Costa is the person most cautious about Mack's prospects. He refused to hold out any hope of an upturn this year. "We're hoping [the layoffs] have plateaued, but that's just a hope, not a prognostication," he said.

"We're not talking about making a profit, just trying to stay alive."

Costa said he is distressed by the layoffs and watching his plant slow down. "It tears up the people involved and those watching," he said.

"I'm used to coming here around the clock and seeing people going all the time," he said. It still seems normal during weekday shifts, but late at night or on the weekends when shifts have been eliminated, the plant seems "sort of hollow . . . spectral," he said.

The test for Hagerstown will come in the fall, when most workers and others expect employment to begin pickup up. If it does not, the equanimity may fade. Even a worker like Brenner, who said that he does not feel too bad now adds, "Gimme a couple of months."

For many of the workers and shopkeepers, the recession and the layoffs are just something to ride out until relief comes. The election is the hope to which almost everyone in Hagerstown seems to cling, although hardly anyone can say why.

"Everybody says because it's election year, everything will get better," said Robin Baker. Baker and her husband have both been laid off by an air freight shipping company.

"Around November something will happen," Brenner predicted. "I honestly believe that."

"With the election coming up, you'd certainly think a peanut farmer would do something," Albright said. He does not blame President Carter for his troubles, he said, but does not look at any of the candidates with enthusiasm.

"Have you ever been in a position where you don't like Jimmy Carter, but you don't want to vote for Ronald Reagan?" he asked. "There ain't no way I'd say I'd support the Republican party, but then again, the Democrats don't have a lot to offer."

Many people shared his view, according to random interviews, although some were more critical of the government's policies. As Costa put it, "I hate to see a disease [inflation] where the cure is worse."

Albright passes the time looking for a job, in spite of the income he can draw from employment and supplemental benefits. "I'm not a sitter, and I'm not a drawer," he explained.

Others do not feel as bad about talking unemployment benefits: "I paid into this rascal long enough; i figured it was time I got something out," said one young laid-off worker standing in the unemployment line.

There is a surprising lack of bitterness among those feeling the brunt of recession. Few laid-off workers blame their company.

"It's the times that dictate it. You can't blame that on Mack Truck," said Smith.

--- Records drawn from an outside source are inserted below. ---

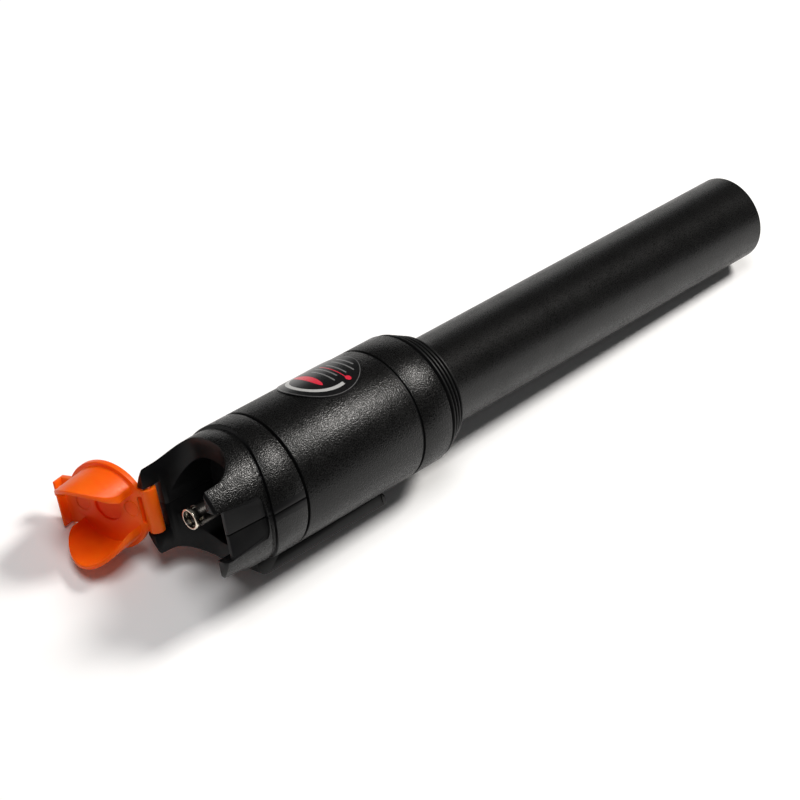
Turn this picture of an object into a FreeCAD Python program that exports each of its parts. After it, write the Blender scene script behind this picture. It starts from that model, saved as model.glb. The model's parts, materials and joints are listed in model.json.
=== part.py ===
"""Visual fault locator: a pen-shaped red laser source for testing optical fibre.

Built in the pen's own frame and laid down at the end. In the pen's frame X runs
along the axis towards the nose, Z is the label side and Y the latch side of the
lid, so the lid's hinge is on -Y and the pocket clip on -Z. X = 0 is the joint
between the head and the barrel. All sizes are in millimetres.
"""
import FreeCAD, Part
import math
import os

V = FreeCAD.Vector

# AA cells, which set the battery tube
CELL_R = 7.15
CELL_L = 50.5
CELL_PLAY = 0.45
SPRING_ROOM = 5.25       # behind the rear cell

# Outside of the pen, along the axis
NOSE_X = 18.3            # front faces of the two jaws
BARREL_L = 27.9          # barrel, between the two fine grooves
COLLAR_L = 7.0           # plain collar on the battery tube
RIB_COUNT = 4
RIB_PITCH = 1.22
RIB_GROOVE_W = 0.45
JOINT_GAP = 0.3          # half the width of the groove between head and barrel
FACE_GAP = 0.05          # flat faces of pieces that turn on each other

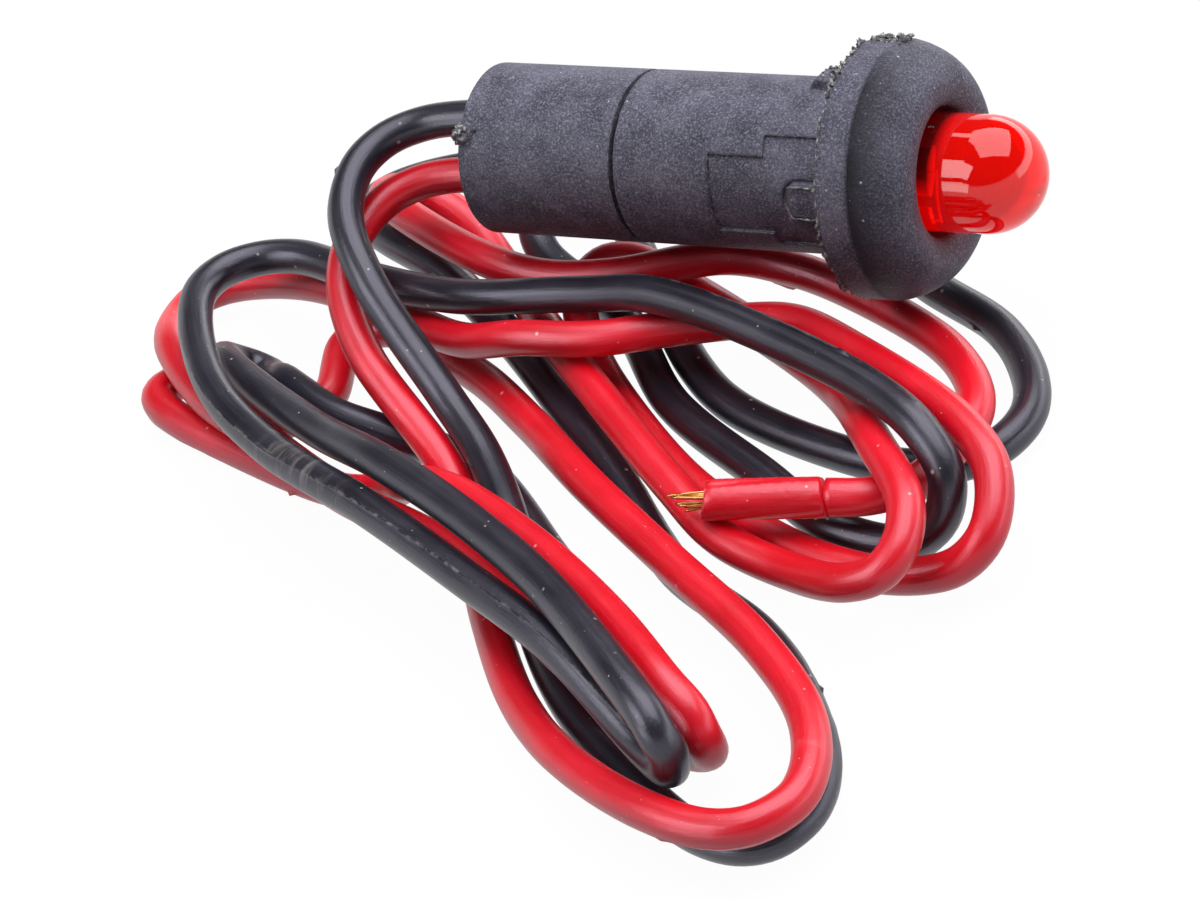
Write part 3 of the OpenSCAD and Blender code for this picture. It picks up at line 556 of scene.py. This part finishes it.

"If they're not selling trucks, they're not selling trucks," was Albright's comment.

Nor is he bitter about those who still are working. "The man that's been there 10 or 15 years has been through his layoffs," he said.

In the meantime, "I lay down at night, and when I can't sleep, I think -- here I've got two little boys and I've got no job. I've got a gut feeling of insecurity," he said.

"What's tomorrow? What six months? What's a year from now?"